FILE - This Dec. 4, 2013 file photo shows Senate Agriculture Committee Chair Sen. Debbie Stabenow, D-Mich., left, and House Agriculture Committee Chairman Rep. Frank Lucas, R-Okla. on Capitol Hill in Washington. Farm-state lawmakers are pushing for final passage of the massive, five-year farm bill as it heads to the House floor Wednesday member by member, vote by vote. There are goodies scattered through the bill for members from all regions of the country: a boost in money for crop insurance popular in the Midwest; higher cotton and rice subsidies for Southern farmers; renewal of federal land payments for Western states. There are cuts to the food stamp program $800 million a year, or around 1 percent for Republicans who say the program is spending too much money, but they are low enough that some Democrats will support them. (AP Photo/J. Scott Applewhite, File)
Farm bill deal would cut food stamps by 1 percent
By MARY CLARE JALONICK
| The Associated Press
First Published Jan 28 2014 11:01 am • Last Updated Jan 28 2014 05:25 pm
Washington • Farm-state lawmakers are lobbying colleagues member by member, vote by vote as they push for House passage of a massive, five-year farm bill that would make cuts to food stamps and continue generous subsidies for farmers.
There are goodies scattered through the almost 1,000-page bill for members from all regions of the country: a boost in money for crop insurance popular in the Midwest; higher rice and peanut subsidies for Southern farmers; renewal of federal land payments for Western states. There are cuts to the food stamp program — $800 million a year, or around 1 percent — for Republicans who say the program is spending too much money, but they are low enough that some Democrats will support them.

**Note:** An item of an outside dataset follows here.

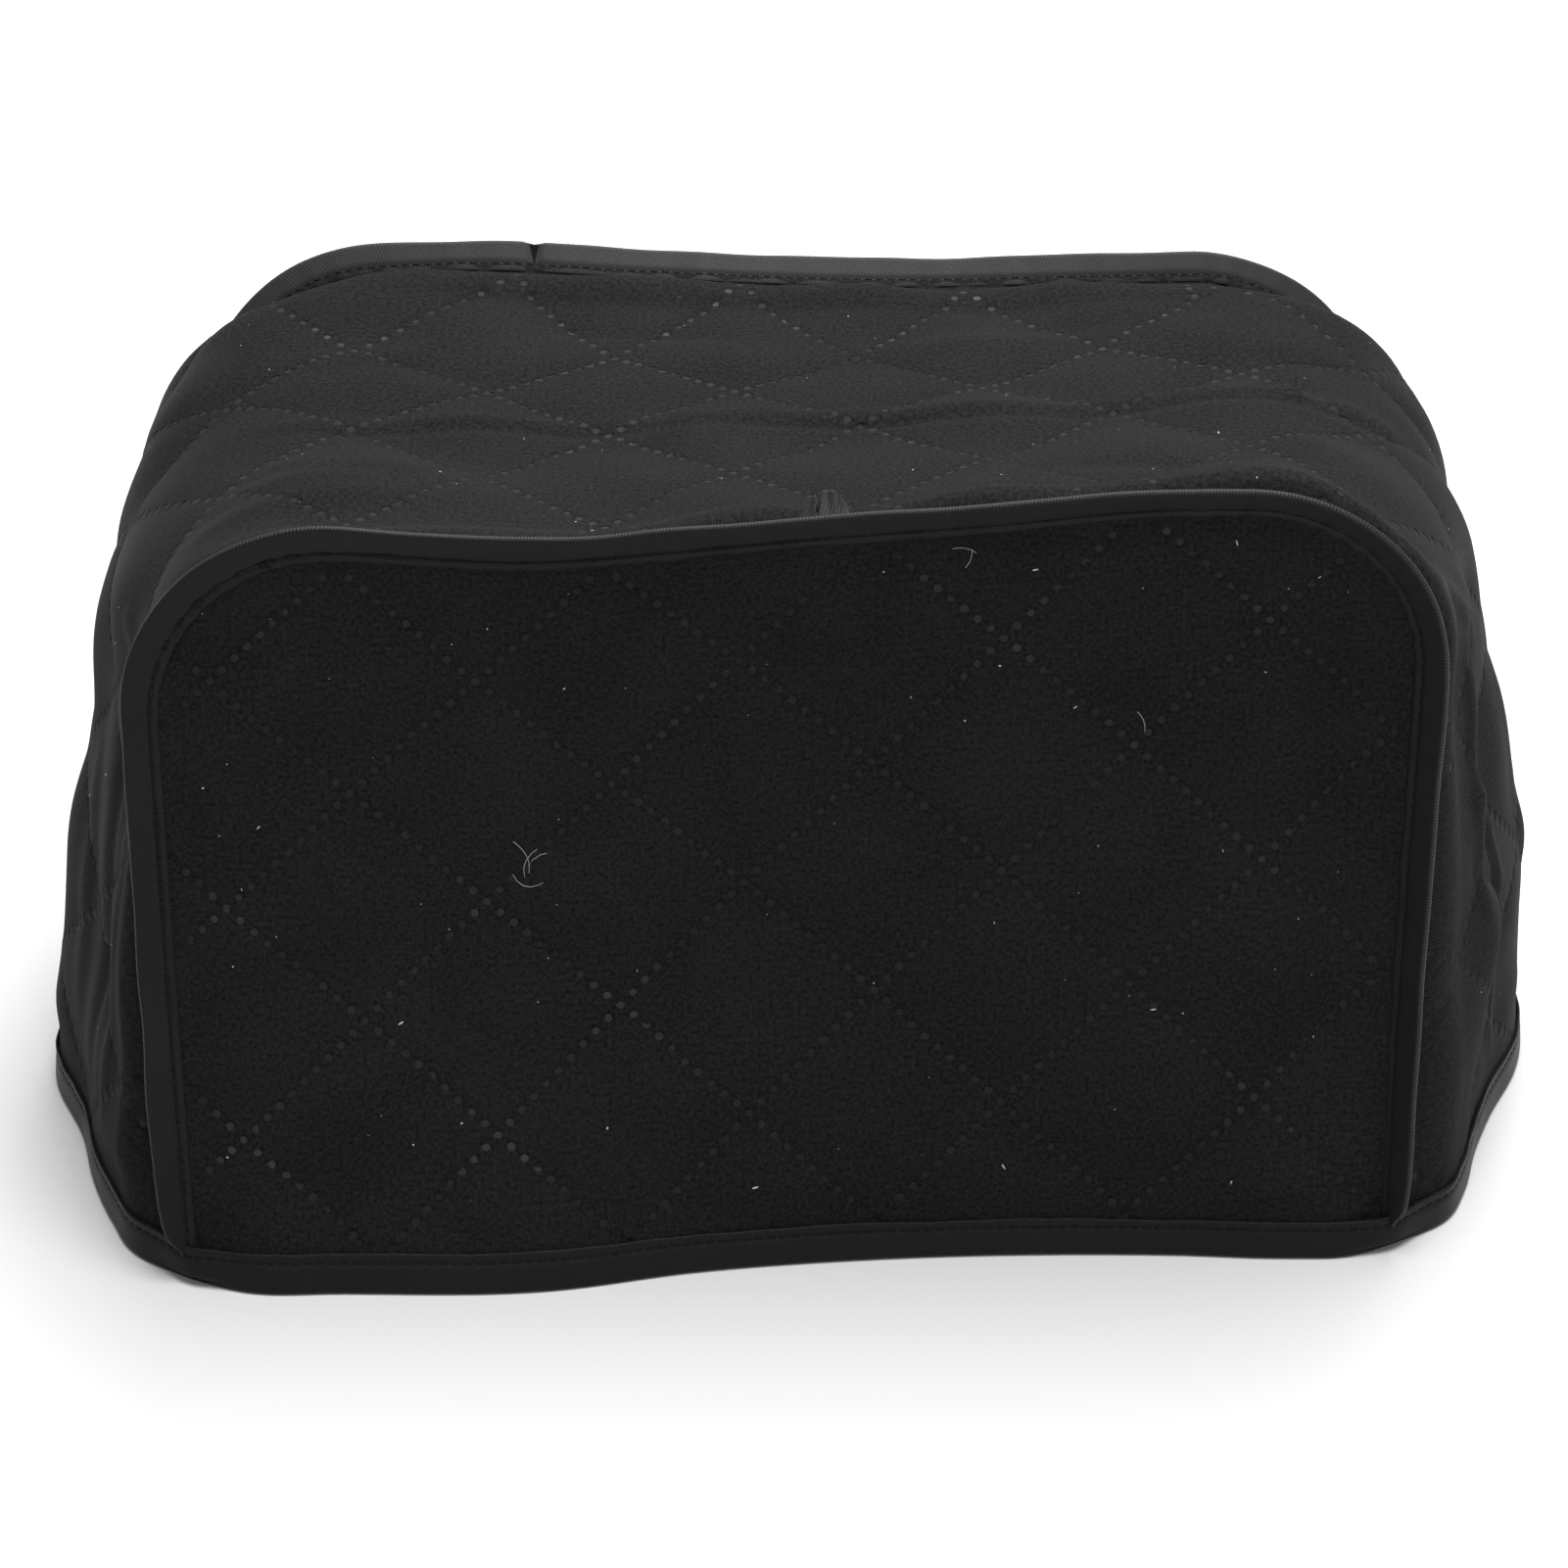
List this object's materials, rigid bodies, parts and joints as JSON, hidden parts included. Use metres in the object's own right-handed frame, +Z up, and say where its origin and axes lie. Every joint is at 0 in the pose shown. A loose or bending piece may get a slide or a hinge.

Negotiators on the final deal also left out a repeal of a catfish program that would have angered Mississippi lawmakers and language that would have thwarted a California law requiring all eggs sold in the state to come from hens living in larger cages. Striking out that provision was a priority for California lawmakers.
The House is scheduled to consider the legislation Wednesday. Passage of the bill, which would spend almost $100 billion a year and save around $2.3 billion annually, isn’t certain. But farm-state lawmakers have worked for more than two years to strike just the right balance to get the massive bill passed.